How does interest work on savings accounts?

The type of interest savings accounts accrues is called compound interest. Compound interest is interest paid on the initial deposit amount, as well as the accumulated interest on money you have. This is different from simple interest where interest is paid at the end of a specified term. Compound interest allows you to earn interest on interest at a higher frequency. 

Example: John deposits $10,000 into a savings account with an interest rate of 5 per cent that he leaves untouched for 10 years. At the end of the first year he will have $10,512 in savings. After ten years, he will have saved $16,470.

Can you direct deposit to a savings account?

Yes. You can make one off payments or set up regular direct deposits into a savings account. This can be organised easily through online banking or by making deposits in a branch. Talk to your lender to find out the easiest way for you to set up direct deposits.

How to open a savings account for my child?

Some banks and financial institutions allow parents to open a bank account for their child as soon as it is born, and start depositing funds to go towards the child’s future.

Children’s savings accounts generally don’t have fees, and are structured to help develop positive financial habits by limiting withdrawals, encouraging regular deposits, and earning interest on the savings, similarly to standard savings accounts.

Can you set up direct debits from a savings account?

It’s not usually possible to set up a direct debit from your savings account to cover ongoing expenses or bills, as savings accounts are structured around growing your wealth by earning interest on regular deposits, and discouraging withdrawals.

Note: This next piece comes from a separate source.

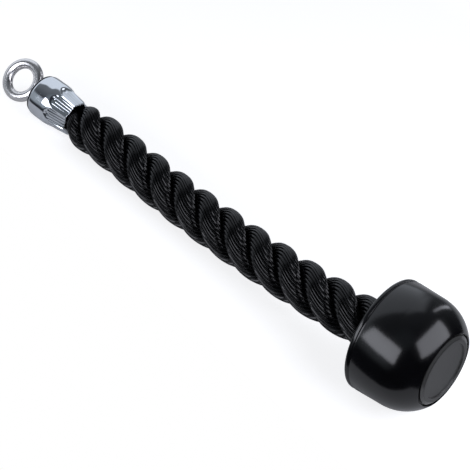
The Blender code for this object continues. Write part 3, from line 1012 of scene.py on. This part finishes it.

Some transaction accounts allow you to set up direct debits and also earn interest, though you may not enjoy as much flexibility as a dedicated transaction account, or get as high an interest rate as a dedicated savings account.

How much money should I have in my savings account?

A good rule of thumb when working out a minimum balance for your savings account is to make sure that you’ll earn more in annual interest on your savings than what you’ll be charged in annual fees.

If you’re saving with a specific goal in mind, prepare a budget so the interest you earn on your deposits will help you efficiently reach this goal. Online financial calculators may be helpful here.

What is a savings account?

A savings account is a type of bank account in which you earn interest on the money you deposit. This makes it one of the easiest and safest investment tools.

How to make money with a savings account?

Savings accounts make you money by earning interest on your savings. The more money you deposit, the longer you leave it in the account, and the higher the account’s interest rate, the more interest you’ll be paid by the bank or financial institution, and the more your wealth will grow.

To make sure your savings account makes money and doesn’t lose money, it’s important to maintain a large enough minimum balance that the annual interest earned exceeds any annual fees charged on the account.

What is the interest rate on savings accounts?

As banks frequently change their rates, the most accurate way to look at interest rates on savings accounts is to use a savings accounts comparison tool. When you look at the savings rate check what the maximum and minimum rates are. Often banks will offer you a promotional rate for the first few months which is competitive, but then revert back to a base rate which can sometimes be less than inflation. Ongoing bonus rates are often a safer bet as they will keep rewarding you with the maximum rate, provided you meet their criteria

Who has the highest interest rates for savings accounts?

As banks frequently change their rates, the most accurate way to know who currently has the highest interest rate is to use a savings account comparison tool.